The direction he'll be taking the country is presciently illustrated by a column of blind classmates, conceived as a choral interlude, which references the famed parable of the blind leading the blind as well as John Singer Sargent's haunting war masterpiece "Gassed." Rarely has actuality footage been used so superbly, not merely for period flavor but as integral to the storyline: Once Mussolini renounces Ida, he's only seen as she sees him, through newsreels.

While the history is fascinating, it's the film's style that takes the breath away. Bellocchio sets up his scenes like acts from an opera, alternately theatrical, spectacular, intimate and resounding. Blasts of oratorio, insistent texts overlaid on images, even thunder and lightning become tools containing all the "unnatural" excesses of opera: The full import is conveyed as rightfully larger-than-life.

Both Mezzogiorno and Timi are perfectly cast. He's got Il Duce's grandstanding down pat, yet Timi's Mussolini is also frighteningly human. Mezzogiorno, moving and pathetic, pairs him beautifully: Her Ida is cultivated (as opposed to Rachele's coarse peasant accent) and intelligent, a woman battered by her brush with unfettered power.
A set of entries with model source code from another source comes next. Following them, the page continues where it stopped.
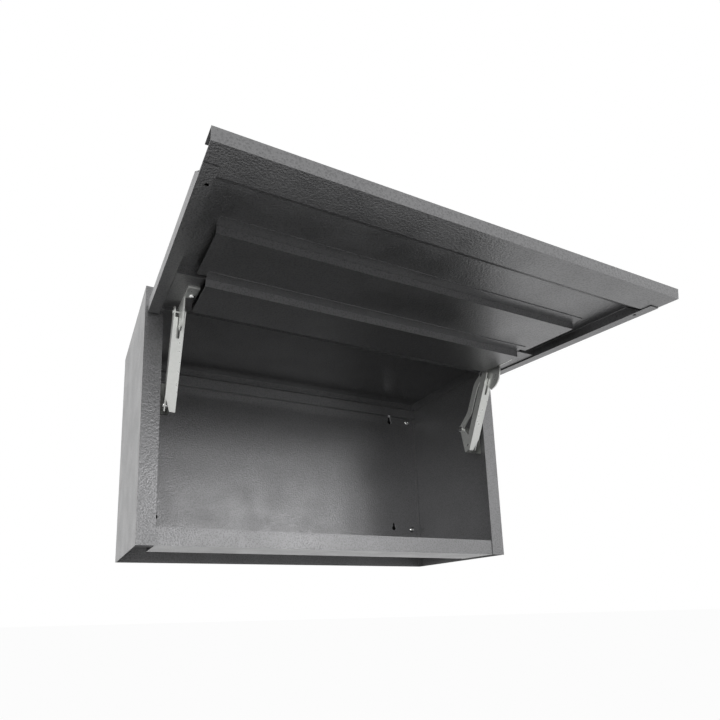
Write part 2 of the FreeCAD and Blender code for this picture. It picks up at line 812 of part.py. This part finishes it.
for item in doc.Objects:
    if "Invalid" in item.State or "Error" in item.State:
        raise ValueError(item.Label + " failed")
pieces = [item for item in doc.Objects if item.TypeId == "PartDesign::Body"]
for piece in pieces:
    if piece.Shape.isNull() or not piece.Shape.isValid() or len(piece.Shape.Solids) != 1:
        raise ValueError(piece.Label + " has no valid single solid")
os.makedirs("parts", exist_ok=True)
for piece in pieces:
    piece.Shape.exportStep("parts/%s.step" % piece.Label)
    print(piece.Label, round(piece.Shape.Volume), piece.Shape.BoundBox)
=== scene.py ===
import json
import math

import bmesh
import bpy
from mathutils import Matrix, Vector


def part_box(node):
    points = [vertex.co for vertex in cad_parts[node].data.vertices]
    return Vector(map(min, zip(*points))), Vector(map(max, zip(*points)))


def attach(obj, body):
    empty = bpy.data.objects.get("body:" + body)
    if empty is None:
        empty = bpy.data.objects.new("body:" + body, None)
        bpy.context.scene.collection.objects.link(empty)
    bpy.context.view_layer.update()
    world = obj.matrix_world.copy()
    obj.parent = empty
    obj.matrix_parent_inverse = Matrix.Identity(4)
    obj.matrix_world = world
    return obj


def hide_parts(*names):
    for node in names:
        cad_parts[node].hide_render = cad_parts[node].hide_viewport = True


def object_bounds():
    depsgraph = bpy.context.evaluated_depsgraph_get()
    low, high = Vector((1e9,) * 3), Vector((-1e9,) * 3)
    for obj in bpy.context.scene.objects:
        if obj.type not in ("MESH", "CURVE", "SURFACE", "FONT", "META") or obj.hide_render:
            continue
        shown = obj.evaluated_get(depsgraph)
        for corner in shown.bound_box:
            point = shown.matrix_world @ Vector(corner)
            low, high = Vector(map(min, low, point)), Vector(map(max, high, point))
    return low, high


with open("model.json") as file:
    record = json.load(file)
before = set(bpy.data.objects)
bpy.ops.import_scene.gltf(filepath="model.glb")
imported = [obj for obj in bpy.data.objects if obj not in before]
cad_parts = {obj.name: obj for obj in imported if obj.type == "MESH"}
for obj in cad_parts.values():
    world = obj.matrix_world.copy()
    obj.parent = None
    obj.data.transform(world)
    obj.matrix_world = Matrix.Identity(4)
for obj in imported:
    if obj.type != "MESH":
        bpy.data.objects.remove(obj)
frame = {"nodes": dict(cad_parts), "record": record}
cadLow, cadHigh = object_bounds()
nodes = frame["nodes"]
print("frame loaded:", len(nodes), "nodes")


def linear(code):
    # sRGB hex to linear colour
    channels = [int(code[i:i + 2], 16) / 255 for i in (1, 3, 5)]
    return [c / 12.92 if c <= 0.04045 else ((c + 0.055) / 1.055) ** 2.4 for c in channels] + [1.0]


def addNode(tree, kind, settings=None, inputs=None, **links):
    # one node, its settings, its input values, and what feeds its inputs
    node = tree.nodes.new(kind)
    for name, number in (settings or {}).items():
        setattr(node, name, number)
    for name, number in (inputs or {}).items():
        node.inputs[name].default_value = number
    for name, source in links.items():
        tree.links.new(source, node.inputs[name.replace("_", " ")])
    return node


def newMaterial(name):
    material = bpy.data.materials.new(name)
    material.use_nodes = True
    tree = material.node_tree
    tree.nodes.clear()
    output = tree.nodes.new("ShaderNodeOutputMaterial")
    return material, tree, output


powderCoat = {
    "colour": "#868687",        # the aluminium-grey flake in the coat
    "pit": "#707071",           # the darker colour where the coat lies lowest, in the pits
    "flake": 0.68,              # share of the light that comes back as from metal flake
    "grain": 0.0028,            # metres from one hammered pit to the next
    "pitDepth": 0.00034,
    "roughness": (0.31, 0.38),
    "mottle": 0.05,             # metres across a soft cloud in the coat
}


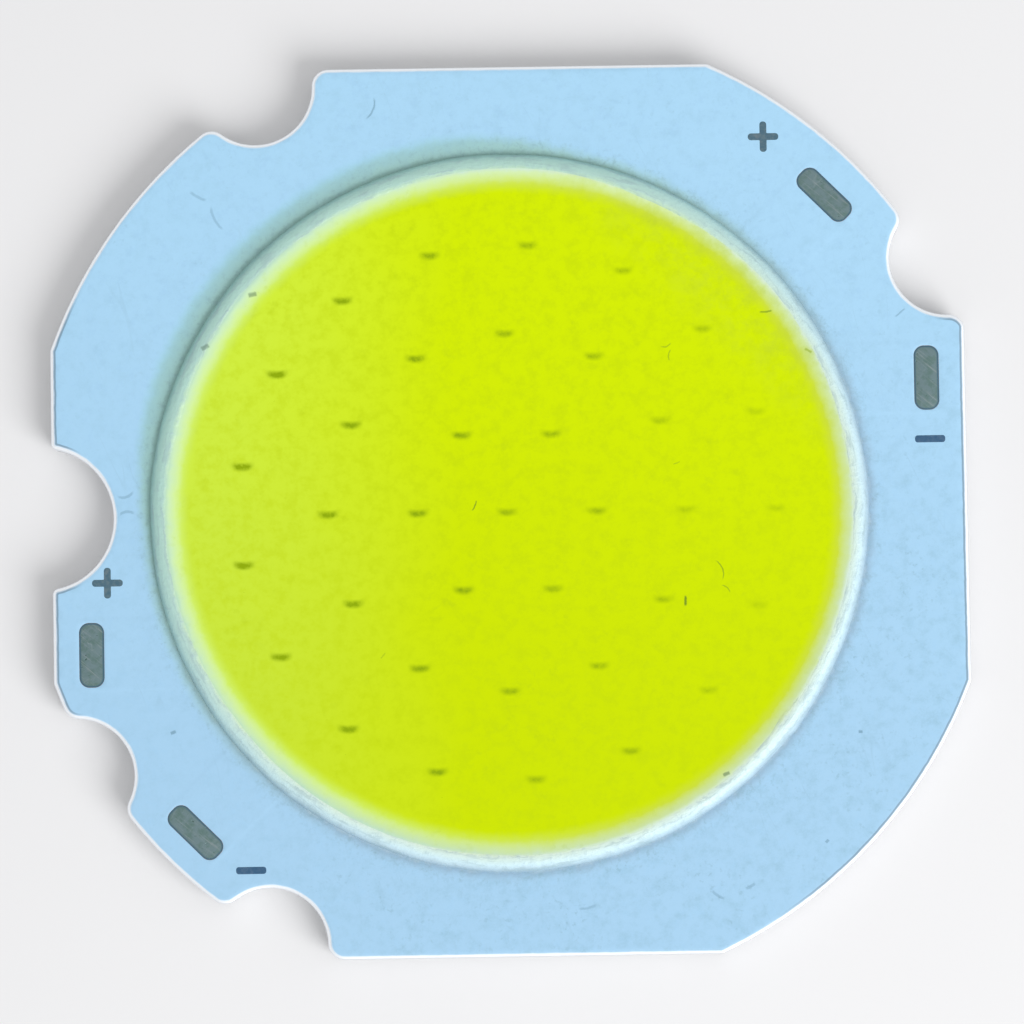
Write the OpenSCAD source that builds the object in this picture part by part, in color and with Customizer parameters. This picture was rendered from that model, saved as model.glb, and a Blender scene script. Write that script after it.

Carlo Crivelli's music is a tour-de-force -- it's been a long time since this kind of orchestration has been so well used. Sweeping and bold, it harks back to some of the grand compositions of Hollywood's golden age, yet there isn't a whiff of the old-fashioned in its power to thrill.

Camera (color/B&W), Daniele Cipri; editor, Francesca Calvelli; music, Carlo Crivelli; production designer, Marco Dentici; costume designer, Sergio Ballo; sound (Dolby Digital), Gaetano Carito; assistant director, Francesca Romana Polic Greco; casting, Stefania De Santis. Reviewed at Cannes Film Festival (competing), May 18, 2009. Running time: 129 MIN.